### [Data section]
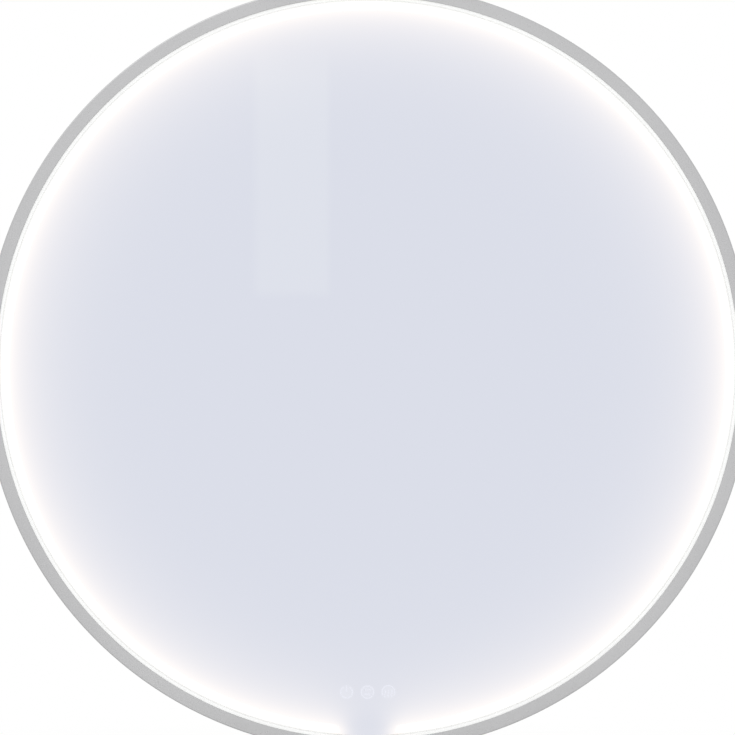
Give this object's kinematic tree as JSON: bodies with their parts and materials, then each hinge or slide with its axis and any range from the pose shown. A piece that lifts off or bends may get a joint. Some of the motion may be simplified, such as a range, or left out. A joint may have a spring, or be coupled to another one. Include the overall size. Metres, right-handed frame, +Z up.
{
  "type": "round lighted wall mirror",
  "caption": "Round bathroom wall mirror in a slim aluminium frame, with a ring of light at its edge, touch keys at the bottom and a lift-off wall rail.",
  "frame": {"origin": "midway between the wall rail's two screw holes, on the wall's surface", "axes": "+X to the right as one faces the mirror, +Y into the wall, +Z up; the glass faces -Y and its centre is 150 mm below the origin"},
  "size_m": [0.6, 0.04, 0.6],
  "materials": {
    "zinc_steel": "bright zinc plated sheet",
    "rivet_aluminium": "plain",
    "bumper_rubber": "matte",
    "frame_aluminium": "fine satin anodised",
    "key_aluminium": "mill finish",
    "steel_screw": "zinc plated",
    "panel_steel": "galvanised sheet, matt clear coat",
    "mirror_glass": "silvered, frosted and backlit at its edge",
    "opal_acrylic": "opal",
    "seal_rubber": "matte",
    "clear_tape": "clear acrylic foam",
    "hoop_aluminium": "mill finish",
    "black_tape": "foam",
    "white_foil": "matte",
    "strip_board": "white solder mask",
    "lamp_chip": "phosphor",
    "white_nylon": "satin",
    "black_plastic": "fine spark texture",
    "driver_plastic": "satin",
    "green_board": "solder mask",
    "ferrite": "fired",
    "winding_tape": "yellow film tape",
    "capacitor_sleeve": "shrink sleeve",
    "black_foam": "closed cell foam",
    "heater_film": "polyester film over etched foil",
    "tinned_copper": "tinned",
    "lead_sheath": "white sheath",
    "white_sheath": "white sheath",
    "earth_sheath": "green and yellow"
  },
  "bodies": {
    "wall_rail": {"wall_rail": "zinc_steel"},
    "mirror": {"hanger_rail": "zinc_steel", "hanger_rivets": "rivet_aluminium", "wall_bumpers": "bumper_rubber", "frame_ring": "frame_aluminium", "frame_joint_key": "key_aluminium", "frame_joint_screws": "steel_screw", "back_panel": "panel_steel", "panel_screws": "steel_screw", "hoop_screws": "steel_screw", "mirror_glass": "mirror_glass", "diffuser_ring": "opal_acrylic", "diffuser_seal": "seal_rubber", "glass_tape": "clear_tape", "light_hoop": "hoop_aluminium", "hoop_tape": "black_tape", "reflector_foil": "white_foil", "led_strip": "strip_board", "led_chips": "lamp_chip", "strip_plug": "white_nylon", "junction_box": "black_plastic", "junction_cover": "panel_steel", "cover_screws": "steel_screw", "cable_grommet": "seal_rubber", "terminal_block": "white_nylon", "terminal_screws": "steel_screw", "driver_case": "driver_plastic", "driver_lid": "driver_plastic", "driver_board": "green_board", "transformer_core": "ferrite", "transformer_coil": "winding_tape", "driver_capacitors": "capacitor_sleeve", "driver_terminals": "white_nylon", "driver_screws": "steel_screw", "touch_gasket": "black_foam", "touch_cover": "black_plastic", "touch_board": "green_board", "key_lamps": "lamp_chip", "touch_parts": "white_nylon", "heater_film": "heater_film", "heater_tab": "black_plastic", "earth_stud": "zinc_steel", "earth_lug": "tinned_copper", "earth_nut": "steel_screw", "supply_lead": "lead_sheath", "output_lead": "lead_sheath", "heater_lead": "lead_sheath", "strip_lead": "white_sheath", "earth_lead": "earth_sheath", "lead_clips": "white_nylon"}
  },
  "joints": [
    {"name": "lift_off", "type": "slide", "parent": "wall_rail", "child": "mirror", "axis": [0, 0, 1], "range_m": [0, 0.0125]}
  ]
}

### [Instructions to follow]
Set down all of the data above, word for word.

### [Exercise solution]
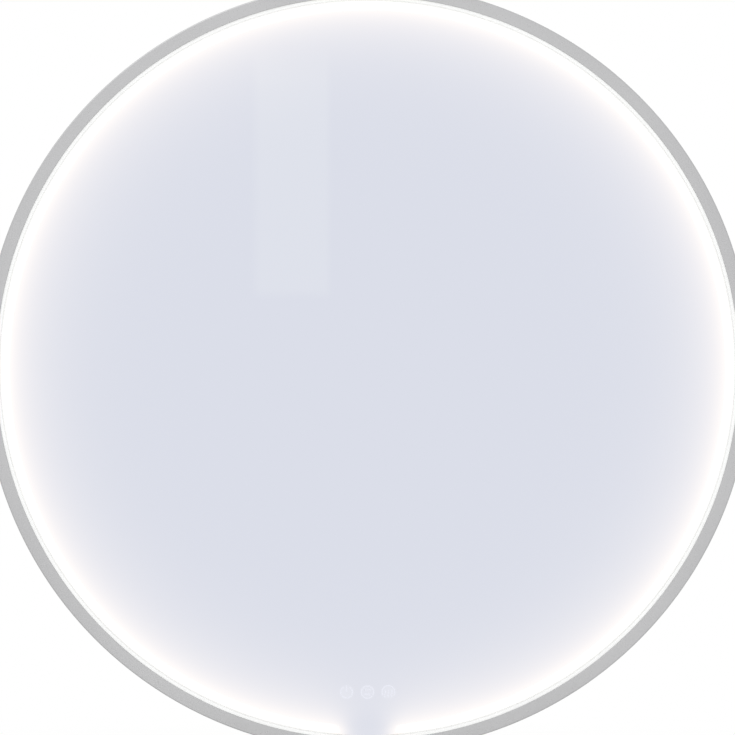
Give this object's kinematic tree as JSON: bodies with their parts and materials, then each hinge or slide with its axis and any range from the pose shown. A piece that lifts off or bends may get a joint. Some of the motion may be simplified, such as a range, or left out. A joint may have a spring, or be coupled to another one. Include the overall size. Metres, right-handed frame, +Z up.
{
  "type": "round lighted wall mirror",
  "caption": "Round bathroom wall mirror in a slim aluminium frame, with a ring of light at its edge, touch keys at the bottom and a lift-off wall rail.",
  "frame": {"origin": "midway between the wall rail's two screw holes, on the wall's surface", "axes": "+X to the right as one faces the mirror, +Y into the wall, +Z up; the glass faces -Y and its centre is 150 mm below the origin"},
  "size_m": [0.6, 0.04, 0.6],
  "materials": {
    "zinc_steel": "bright zinc plated sheet",
    "rivet_aluminium": "plain",
    "bumper_rubber": "matte",
    "frame_aluminium": "fine satin anodised",
    "key_aluminium": "mill finish",
    "steel_screw": "zinc plated",
    "panel_steel": "galvanised sheet, matt clear coat",
    "mirror_glass": "silvered, frosted and backlit at its edge",
    "opal_acrylic": "opal",
    "seal_rubber": "matte",
    "clear_tape": "clear acrylic foam",
    "hoop_aluminium": "mill finish",
    "black_tape": "foam",
    "white_foil": "matte",
    "strip_board": "white solder mask",
    "lamp_chip": "phosphor",
    "white_nylon": "satin",
    "black_plastic": "fine spark texture",
    "driver_plastic": "satin",
    "green_board": "solder mask",
    "ferrite": "fired",
    "winding_tape": "yellow film tape",
    "capacitor_sleeve": "shrink sleeve",
    "black_foam": "closed cell foam",
    "heater_film": "polyester film over etched foil",
    "tinned_copper": "tinned",
    "lead_sheath": "white sheath",
    "white_sheath": "white sheath",
    "earth_sheath": "green and yellow"
  },
  "bodies": {
    "wall_rail": {"wall_rail": "zinc_steel"},
    "mirror": {"hanger_rail": "zinc_steel", "hanger_rivets": "rivet_aluminium", "wall_bumpers": "bumper_rubber", "frame_ring": "frame_aluminium", "frame_joint_key": "key_aluminium", "frame_joint_screws": "steel_screw", "back_panel": "panel_steel", "panel_screws": "steel_screw", "hoop_screws": "steel_screw", "mirror_glass": "mirror_glass", "diffuser_ring": "opal_acrylic", "diffuser_seal": "seal_rubber", "glass_tape": "clear_tape", "light_hoop": "hoop_aluminium", "hoop_tape": "black_tape", "reflector_foil": "white_foil", "led_strip": "strip_board", "led_chips": "lamp_chip", "strip_plug": "white_nylon", "junction_box": "black_plastic", "junction_cover": "panel_steel", "cover_screws": "steel_screw", "cable_grommet": "seal_rubber", "terminal_block": "white_nylon", "terminal_screws": "steel_screw", "driver_case": "driver_plastic", "driver_lid": "driver_plastic", "driver_board": "green_board", "transformer_core": "ferrite", "transformer_coil": "winding_tape", "driver_capacitors": "capacitor_sleeve", "driver_terminals": "white_nylon", "driver_screws": "steel_screw", "touch_gasket": "black_foam", "touch_cover": "black_plastic", "touch_board": "green_board", "key_lamps": "lamp_chip", "touch_parts": "white_nylon", "heater_film": "heater_film", "heater_tab": "black_plastic", "earth_stud": "zinc_steel", "earth_lug": "tinned_copper", "earth_nut": "steel_screw", "supply_lead": "lead_sheath", "output_lead": "lead_sheath", "heater_lead": "lead_sheath", "strip_lead": "white_sheath", "earth_lead": "earth_sheath", "lead_clips": "white_nylon"}
  },
  "joints": [
    {"name": "lift_off", "type": "slide", "parent": "wall_rail", "child": "mirror", "axis": [0, 0, 1], "range_m": [0, 0.0125]}
  ]
}